Lack of flexibility. In a recession, demand for labour falls and there is downward pressure on wages. It is in these moments when the negative effects of a minimum wage on employment are greatest and the costs of a minimum wage highest.
Is automation always desirable? One effect of a minimum wage is to drive society towards greater automation. This can have benefits, such as greater efficiency, but if we had a society dominated by robots, this would have negative social and emotional effects. A minimum wage could (in theory!) lead to restaurants employing robots to take out food, but then we miss out on the personal interaction with humans.
What determines the success/failure of raising a minimum wage?
- How much is the increase? When wages are low, an increase in the minimum wage may have little effect on employment. But, that doesn’t mean, there isn’t a limit where increases in the minimum wage will cause unemployment. The trick is finding the optimal level (some suggest a rough rule of thumb 60% of median wages – but more research is needed)
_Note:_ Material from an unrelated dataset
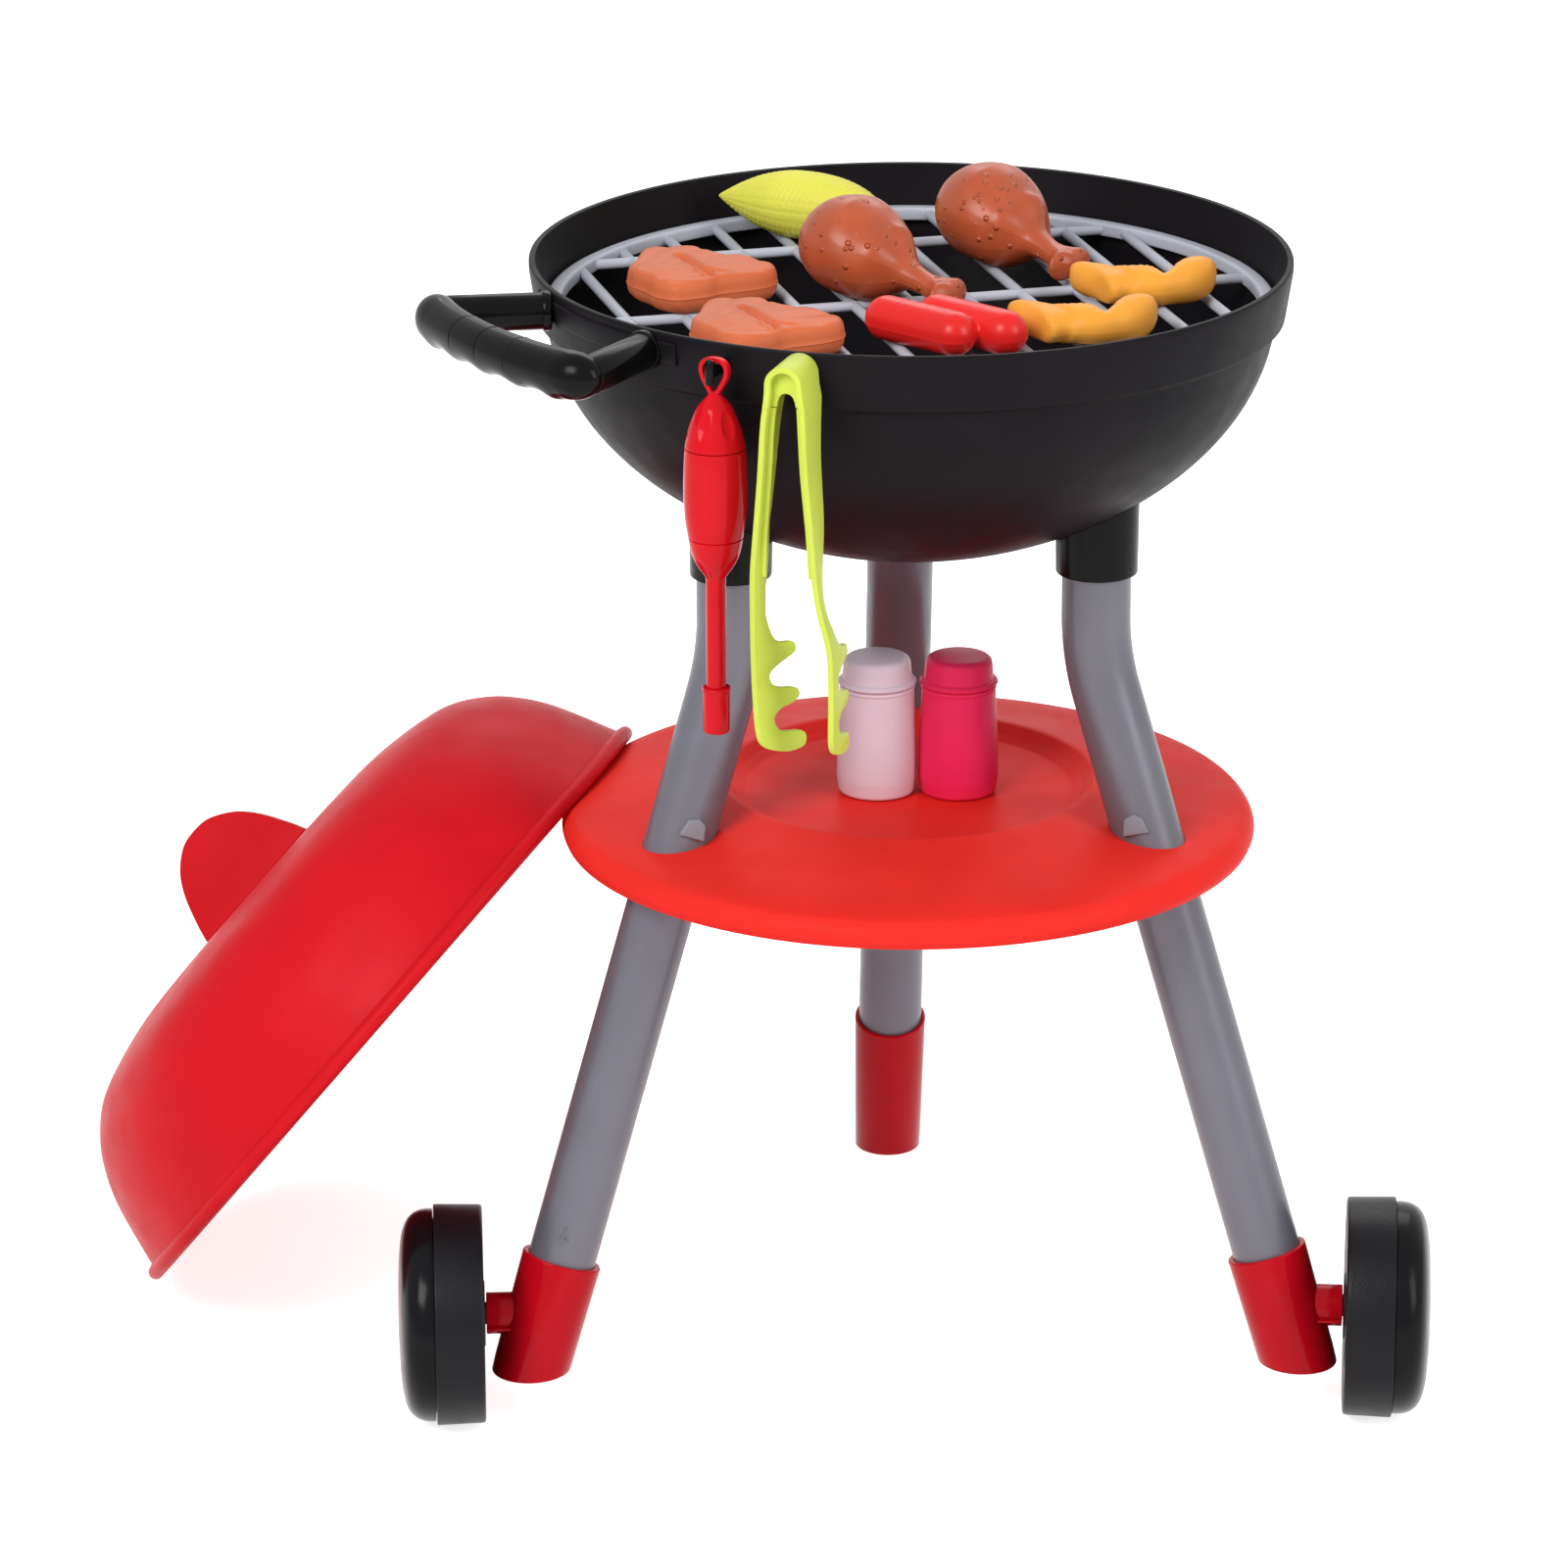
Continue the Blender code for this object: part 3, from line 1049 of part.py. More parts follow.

- How rapid is the increase? There is evidence that when annual increases in the minimum wage are planned, firms have time to plan – increases in automation, increases in prices and therefore it is easier to absorb the increase. The biggest costs come from unexpected one-off rises.
- Do firms have monopsony power? If firms have monopsony power and are profitable, then they can afford to pay increases. If labour and product markets are more competitive, the pressure to cut jobs may be greater.